Under the new proposed rules, FINRA will simply appoint three arbitrators from the special roster, without any input from the parties. If you are appointed one or more arbitrators with a history of denying expungement requests, you will be stuck with them. And don’t even think about just withdrawing your expungement claim and re-filing it, because the new rules will expressly forbid that practice. Don’t try to stipulate with the other parties for the removal of one of the arbitrators, either, because that will be expressly forbidden, too. Besides, all of these arbitrators will have had it instilled in them through FINRA’s “enhanced expungement training” that they should rarely grant expungement requests.
Under the new proposed rules, the only way for a broker to have any influence on the arbitrator selection process is to request expungement in the course of the customer’s arbitration that is the source of the disclosure that is sought to be removed. In other words, going forward under the proposed rules, if a customer files an arbitration against either a broker or a broker-dealer, the broker or broker-dealer may request that the arbitration panel in that customer arbitration not only deny the customer’s claim but also grant the broker expungement. In that instance, since the expungement request is being made inside a customer arbitration, the normal ranking/striking process occurs for that panel selection, so the parties have some input into who is selected as an arbitrator.
But, none of that matters if that customer arbitration settles, as most of them tend to do. Currently, when a customer arbitration settles, a broker can ask the current panel to be retained to hear the broker’s expungement request. Under the new rules, that will not be allowed. Under the new rules, once a customer arbitration settles, that’s it. The Panel will be released and the case closed. The broker will then have two years to file a whole new arbitration seeking expungement (“straight-in request”), assuming he/she requested expungement in the customer arbitration – and that expungement case will be appointed three arbitrators from the special roster. “FINRA believes this is the right approach because the panel selected by the parties in the customer arbitration has not heard the full merits of the case and, therefore, may not being to bear any special insights in determining whether to recommend the expungement.” (p.31). That reasoning makes no sense. A brand new arbitration panel will certainly know less about the customer’s case than the customer arbitration panel, and the customer arbitration panel may actually know a lot about the customer’s case, depending on whether substantial motions were heard.

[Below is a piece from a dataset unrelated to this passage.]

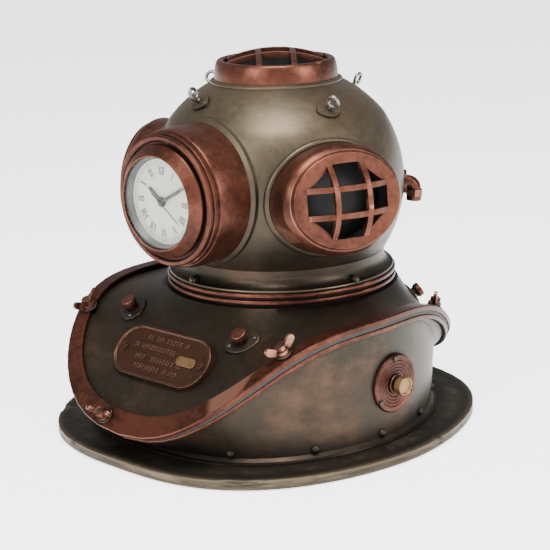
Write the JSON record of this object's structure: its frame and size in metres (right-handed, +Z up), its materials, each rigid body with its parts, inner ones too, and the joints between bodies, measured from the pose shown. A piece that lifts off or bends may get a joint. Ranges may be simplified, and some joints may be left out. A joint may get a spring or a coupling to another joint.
{
  "type": "diver's helmet table clock",
  "caption": "Desk clock shaped as a copper and bronze diving helmet on its corselet, with barred side and top ports and a push-in quartz clock in the front port.",
  "frame": {"origin": "middle of the base's underside, on the surface it stands on", "axes": "+Z up; -Y towards the viewer the clock faces; +X to the right of someone facing the clock"},
  "size_m": [0.186, 0.1919, 0.1719],
  "materials": {
    "felt": "matte",
    "dark_bronze": "satin",
    "bronze": "satin",
    "copper": "satin",
    "gasket": "matte",
    "brass": "satin",
    "silver": "satin",
    "case_metal": "satin",
    "grip_rubber": "matte",
    "lens_glass": "gloss",
    "grey_ring": "satin",
    "dial_paint": "matte",
    "hand_paint": "satin",
    "white_plastic": "satin",
    "black_plastic": "satin",
    "coil_copper": "satin",
    "board_green": "satin"
  },
  "bodies": {
    "helmet": {"base_felt": "felt", "base_plinth": "dark_bronze", "corselet": "bronze", "brail_gasket": "gasket", "upper_brail": "copper", "lower_brail": "copper", "brail_studs": "bronze", "wing_nuts": "copper", "breast_plaque": "copper", "plaque_screws": "copper", "plaque_tab": "brass", "stud_flanges": "bronze", "breast_studs": "copper", "stud_screws": "silver", "valve_discs": "copper", "valve_rivets": "bronze", "valve_hubs": "copper", "valve_knobs": "brass", "foot_rivets": "bronze", "neck_ring_lower": "copper", "neck_ring_upper": "copper", "bonnet_collar": "bronze", "neck_studs": "bronze", "bonnet_dome": "bronze", "front_port_flange": "bronze", "front_port_housing": "copper", "side_port_seats": "bronze", "side_port_housings": "copper", "side_grilles": "copper", "top_port_seat": "bronze", "top_port_ring": "copper", "top_grille": "copper", "eye_plates": "bronze", "screw_eyes": "silver", "goosenecks": "copper", "gooseneck_nuts": "copper"},
    "insert": {"clock_case": "case_metal", "grip_band": "grip_rubber", "clock_bezel": "copper", "clock_lens": "lens_glass", "rehaut_ring": "grey_ring", "dial": "dial_paint", "front_plate": "brass", "rear_plate": "brass", "pillars": "brass", "coil_and_stator": "coil_copper", "circuit_board": "board_green", "battery": "silver"},
    "seconds": {"seconds_wheel": "brass", "second_hand": "hand_paint"},
    "minutes": {"centre_wheel": "brass", "minute_hand": "hand_paint"},
    "hours": {"hour_wheel": "brass", "hour_hand": "hand_paint"},
    "third": {"third_wheel": "brass"},
    "motion": {"motion_wheel": "brass"},
    "intermediate": {"intermediate_wheel": "white_plastic"},
    "rotor": {"rotor": "silver"},
    "setting": {"setting_knob": "black_plastic"},
    "hatch": {"battery_cover": "black_plastic"}
  },
  "joints": [
    {"name": "insert_pull", "type": "slide", "parent": "helmet", "child": "insert", "axis": [0, -1, 0], "range_m": [0, 0.03]},
    {"name": "seconds_spin", "type": "hinge", "parent": "insert", "child": "seconds", "pos_m": [0, -0.061, 0.114], "axis": [0, 1, 0], "continuous": true},
    {"name": "minutes_spin", "type": "hinge", "parent": "insert", "child": "minutes", "pos_m": [0, -0.061, 0.114], "axis": [0, 1, 0], "continuous": true},
    {"name": "hours_spin", "type": "hinge", "parent": "insert", "child": "hours", "pos_m": [0, -0.061, 0.114], "axis": [0, 1, 0], "continuous": true},
    {"name": "third_spin", "type": "hinge", "parent": "insert", "child": "third", "pos_m": [0, -0.061, 0.11976], "axis": [0, 1, 0], "continuous": true},
    {"name": "motion_spin", "type": "hinge", "parent": "insert", "child": "motion", "pos_m": [0.0024, -0.061, 0.10984], "axis": [0, 1, 0], "continuous": true},
    {"name": "intermediate_spin", "type": "hinge", "parent": "insert", "child": "intermediate", "pos_m": [-0.00526, -0.061, 0.11208], "axis": [0, 1, 0], "continuous": true},
    {"name": "rotor_spin", "type": "hinge", "parent": "insert", "child": "rotor", "pos_m": [-0.0079, -0.061, 0.10751], "axis": [0, 1, 0], "continuous": true},
    {"name": "setting_spin", "type": "hinge", "parent": "insert", "child": "setting", "pos_m": [0.0048, -0.061, 0.10569], "axis": [0, 1, 0], "continuous": true},
    {"name": "hatch_pull", "type": "slide", "parent": "insert", "child": "hatch", "axis": [0, 1, 0], "range_m": [0, 0.006]}
  ],
  "couplings": [
    {"joint": "minutes_spin", "follows": "seconds_spin", "ratio": 0.016667},
    {"joint": "hours_spin", "follows": "seconds_spin", "ratio": 0.0013889},
    {"joint": "third_spin", "follows": "seconds_spin", "ratio": -0.125},
    {"joint": "motion_spin", "follows": "seconds_spin", "ratio": -0.0055556},
    {"joint": "intermediate_spin", "follows": "seconds_spin", "ratio": -6},
    {"joint": "rotor_spin", "follows": "seconds_spin", "ratio": 30},
    {"joint": "setting_spin", "follows": "seconds_spin", "ratio": 0.016667}
  ]
}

It is painfully clear that FINRA does not want the parties to have any input whatsoever into who will hear their expungement claims. FINRA admits this. They state that the purpose for this rule change is to “decrease the extent to which an associated person and member firm with which the associated person was associated at the time the customer dispute arose may together select arbitrators who are more likely to recommend expungement.” (p.89). FINRA fully intends for this rule change to “decrease the likelihood that associated persons are able to obtain an award recommending expungement.” (p.90).

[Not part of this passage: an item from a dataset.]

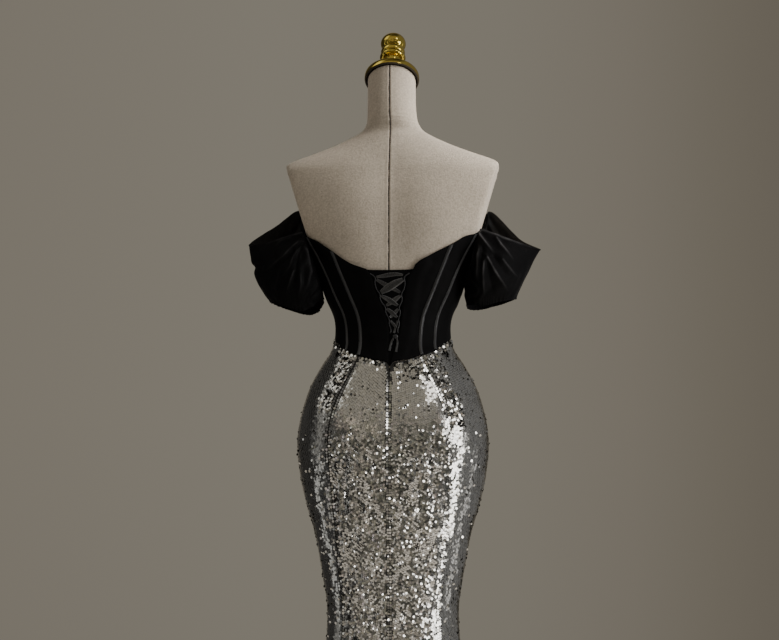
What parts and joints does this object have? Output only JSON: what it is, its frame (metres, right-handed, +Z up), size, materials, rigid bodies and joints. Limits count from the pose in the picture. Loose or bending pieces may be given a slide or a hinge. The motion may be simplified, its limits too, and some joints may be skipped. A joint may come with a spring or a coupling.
{
  "type": "evening gown on a dress form",
  "caption": "Off-the-shoulder gown with a laced velvet bodice, draped sleeves and a sequined mermaid skirt, on a limbless linen dress form with a stand.",
  "frame": {"origin": "the middle of the stand's base, on its underside, on the floor", "axes": "+Z up; the gown's laced back faces -Y and its front +Y, so the wearer's left is -X"},
  "size_m": [0.687, 0.6889, 1.6725],
  "materials": {
    "linen": "matt fine-woven linen cover, warm beige with small darker flecks",
    "brass": "polished yellow brass",
    "black_metal": "black enamel, half matt",
    "velvet": "black short-pile velvet, deep black with a grey sheen on its folds",
    "satin": "black satin ribbon and binding, a soft grey shine",
    "sequins": "silver sequins sewn flat and close over a grey net"
  },
  "bodies": {
    "root": {"back_insert": "velvet", "bodice_back_left": "velvet", "bodice_back_right": "velvet", "bodice_front": "velvet", "bodice_side_back_left": "velvet", "bodice_side_back_right": "velvet", "bodice_side_front_left": "velvet", "bodice_side_front_right": "velvet", "bodice_side_left": "velvet", "bodice_side_right": "velvet", "channel_inner_left": "satin", "channel_inner_right": "satin", "channel_outer_left": "satin", "channel_outer_right": "satin", "form_base": "black_metal", "form_finial": "brass", "form_neck_cap": "brass", "form_pole": "black_metal", "form_torso": "linen", "lace_1_over": "satin", "lace_1_under": "satin", "lace_2_over": "satin", "lace_2_under": "satin", "lace_3_over": "satin", "lace_3_under": "satin", "lace_4_over": "satin", "lace_4_under": "satin", "lace_knot": "satin", "lace_tail_left": "satin", "lace_tail_right": "satin", "lace_top": "satin", "loops_left": "satin", "loops_right": "satin", "skirt_back_left": "sequins", "skirt_back_right": "sequins", "skirt_front": "sequins", "skirt_side_left": "sequins", "skirt_side_right": "sequins", "sleeve_left": "velvet", "sleeve_right": "velvet", "zip_slider": "black_metal", "zip_tape": "satin"}
  },
  "joints": []
}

FINRA also intends for this rule change to cause fewer customer arbitrations to settle. They have stated that the additional costs of forcing a broker to file a “straight-in” arbitration seeking expungement after the customer case settles “may reduce the likelihood that the parties settle a customer arbitration.” FINRA also probably hopes that by making it harder to obtain expungement after a case settles (because random arbitrators are appointed rather than ones selected by the parties), fewer customer cases will settle (if the customer case has a decent arbitration panel, the broker may just stick it out and try his luck taking the case to a hearing on liability and expungement). In fact, I would not be surprised if in another 20 years, FINRA completely disallows expungement of any claims that settle. Rest assured, this is not the last time when we will say “I remember the good old days” with regards to expungement rules.
 Under the new rules, if the broker is named as a respondent in the customer arbitration, the broker will be required to seek expungement in the course of that arbitration, or risk forfeiting the opportunity to request it. In a case where only the broker-dealer is named, the broker-dealer may seek expungement on behalf of the broker, if the broker agrees.